**What the task asks:** Return the full listing exactly as it is written.

>> begin

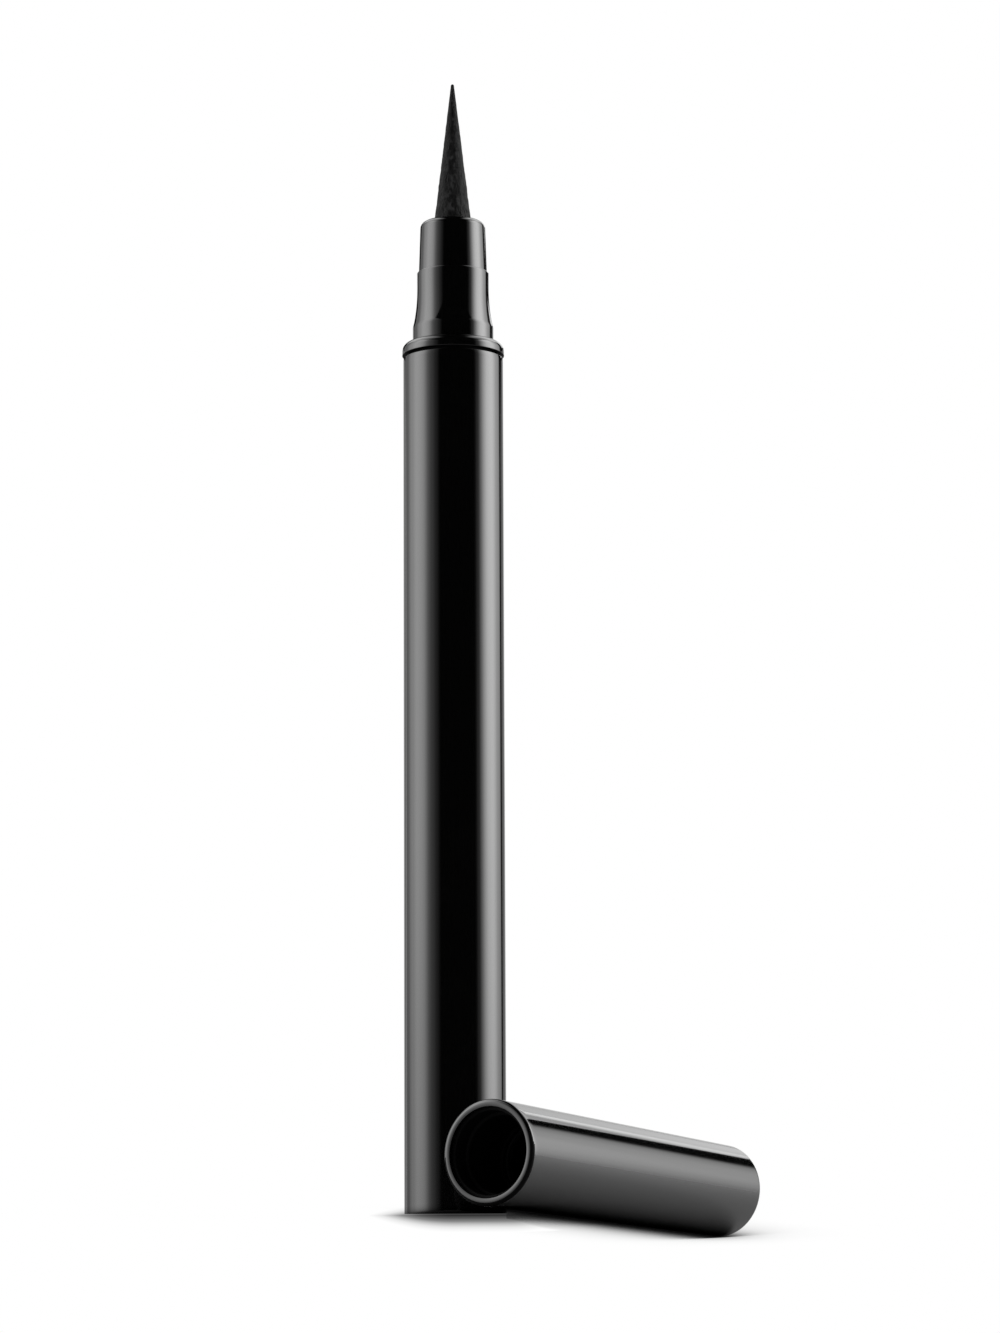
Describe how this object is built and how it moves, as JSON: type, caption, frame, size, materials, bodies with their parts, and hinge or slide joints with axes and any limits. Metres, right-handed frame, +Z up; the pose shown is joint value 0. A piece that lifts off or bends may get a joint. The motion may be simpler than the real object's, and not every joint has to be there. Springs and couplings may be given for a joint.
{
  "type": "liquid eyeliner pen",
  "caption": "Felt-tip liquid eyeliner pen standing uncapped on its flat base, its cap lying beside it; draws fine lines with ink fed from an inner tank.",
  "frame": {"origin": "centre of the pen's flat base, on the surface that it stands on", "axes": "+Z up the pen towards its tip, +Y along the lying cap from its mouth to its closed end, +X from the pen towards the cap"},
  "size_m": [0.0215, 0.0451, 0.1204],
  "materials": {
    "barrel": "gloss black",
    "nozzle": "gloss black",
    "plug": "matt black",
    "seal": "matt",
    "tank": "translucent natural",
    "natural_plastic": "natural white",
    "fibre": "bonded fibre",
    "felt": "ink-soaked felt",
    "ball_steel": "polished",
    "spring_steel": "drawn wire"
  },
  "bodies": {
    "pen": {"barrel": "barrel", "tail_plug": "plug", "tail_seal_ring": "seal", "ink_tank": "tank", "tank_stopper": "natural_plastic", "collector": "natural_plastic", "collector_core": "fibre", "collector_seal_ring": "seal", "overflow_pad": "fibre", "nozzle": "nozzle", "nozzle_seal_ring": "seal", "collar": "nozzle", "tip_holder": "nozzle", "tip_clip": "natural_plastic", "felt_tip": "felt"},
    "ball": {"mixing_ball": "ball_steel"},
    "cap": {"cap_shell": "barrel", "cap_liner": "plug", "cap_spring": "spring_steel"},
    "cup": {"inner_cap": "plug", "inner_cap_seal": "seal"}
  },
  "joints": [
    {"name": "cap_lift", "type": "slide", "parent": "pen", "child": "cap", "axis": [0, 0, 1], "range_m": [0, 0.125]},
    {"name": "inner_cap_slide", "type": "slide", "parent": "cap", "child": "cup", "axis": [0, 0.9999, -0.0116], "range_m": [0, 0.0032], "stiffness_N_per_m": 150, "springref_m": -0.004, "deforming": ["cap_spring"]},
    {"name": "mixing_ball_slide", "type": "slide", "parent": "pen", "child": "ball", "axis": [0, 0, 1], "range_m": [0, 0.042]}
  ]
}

>> end

**Result of this exercise:**
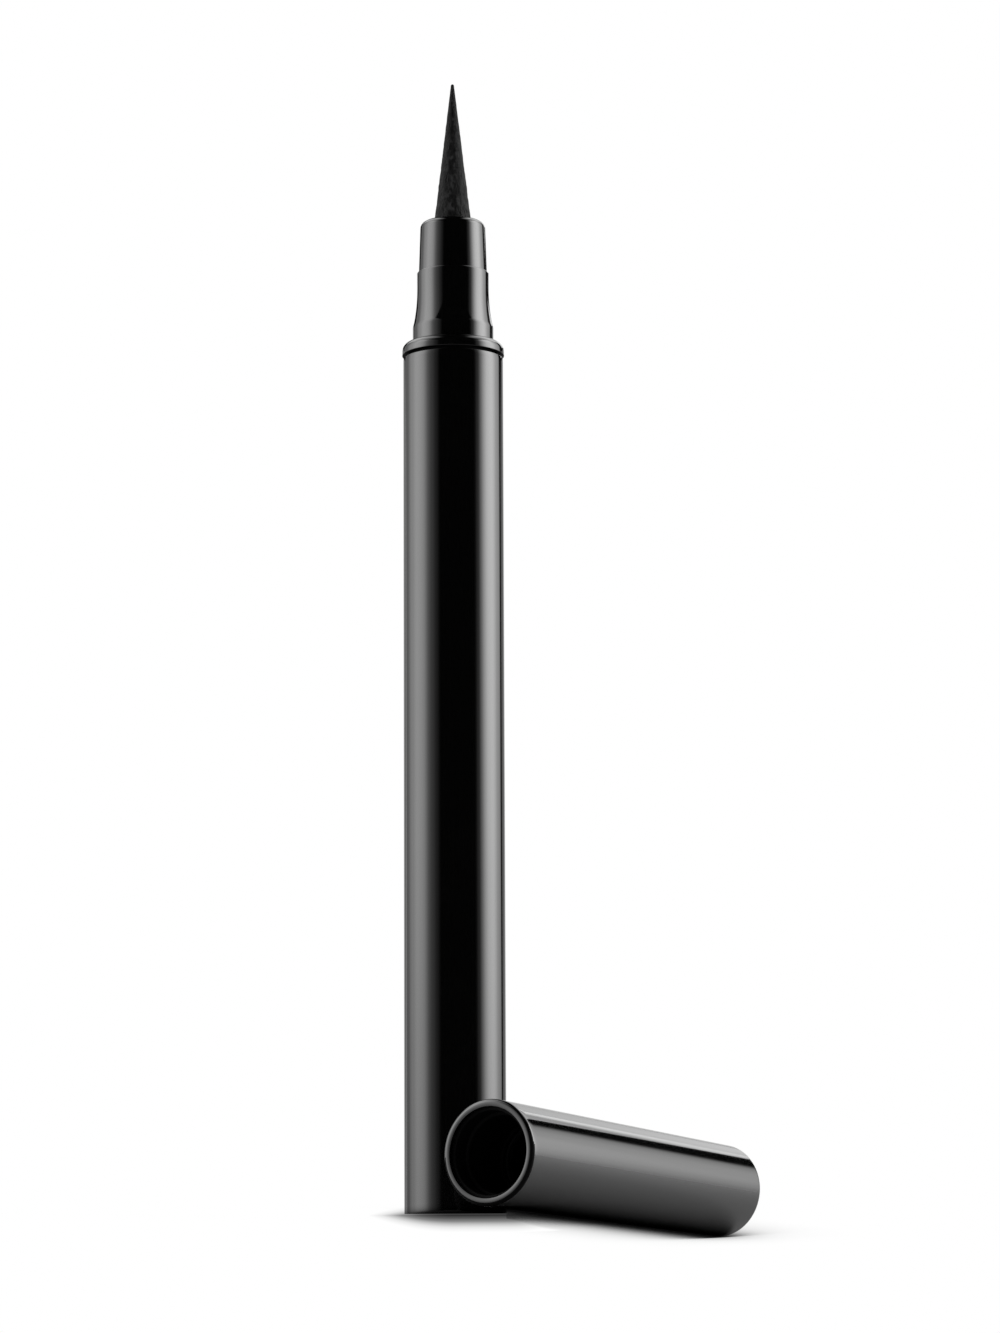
Describe how this object is built and how it moves, as JSON: type, caption, frame, size, materials, bodies with their parts, and hinge or slide joints with axes and any limits. Metres, right-handed frame, +Z up; the pose shown is joint value 0. A piece that lifts off or bends may get a joint. The motion may be simpler than the real object's, and not every joint has to be there. Springs and couplings may be given for a joint.
{
  "type": "liquid eyeliner pen",
  "caption": "Felt-tip liquid eyeliner pen standing uncapped on its flat base, its cap lying beside it; draws fine lines with ink fed from an inner tank.",
  "frame": {"origin": "centre of the pen's flat base, on the surface that it stands on", "axes": "+Z up the pen towards its tip, +Y along the lying cap from its mouth to its closed end, +X from the pen towards the cap"},
  "size_m": [0.0215, 0.0451, 0.1204],
  "materials": {
    "barrel": "gloss black",
    "nozzle": "gloss black",
    "plug": "matt black",
    "seal": "matt",
    "tank": "translucent natural",
    "natural_plastic": "natural white",
    "fibre": "bonded fibre",
    "felt": "ink-soaked felt",
    "ball_steel": "polished",
    "spring_steel": "drawn wire"
  },
  "bodies": {
    "pen": {"barrel": "barrel", "tail_plug": "plug", "tail_seal_ring": "seal", "ink_tank": "tank", "tank_stopper": "natural_plastic", "collector": "natural_plastic", "collector_core": "fibre", "collector_seal_ring": "seal", "overflow_pad": "fibre", "nozzle": "nozzle", "nozzle_seal_ring": "seal", "collar": "nozzle", "tip_holder": "nozzle", "tip_clip": "natural_plastic", "felt_tip": "felt"},
    "ball": {"mixing_ball": "ball_steel"},
    "cap": {"cap_shell": "barrel", "cap_liner": "plug", "cap_spring": "spring_steel"},
    "cup": {"inner_cap": "plug", "inner_cap_seal": "seal"}
  },
  "joints": [
    {"name": "cap_lift", "type": "slide", "parent": "pen", "child": "cap", "axis": [0, 0, 1], "range_m": [0, 0.125]},
    {"name": "inner_cap_slide", "type": "slide", "parent": "cap", "child": "cup", "axis": [0, 0.9999, -0.0116], "range_m": [0, 0.0032], "stiffness_N_per_m": 150, "springref_m": -0.004, "deforming": ["cap_spring"]},
    {"name": "mixing_ball_slide", "type": "slide", "parent": "pen", "child": "ball", "axis": [0, 0, 1], "range_m": [0, 0.042]}
  ]
}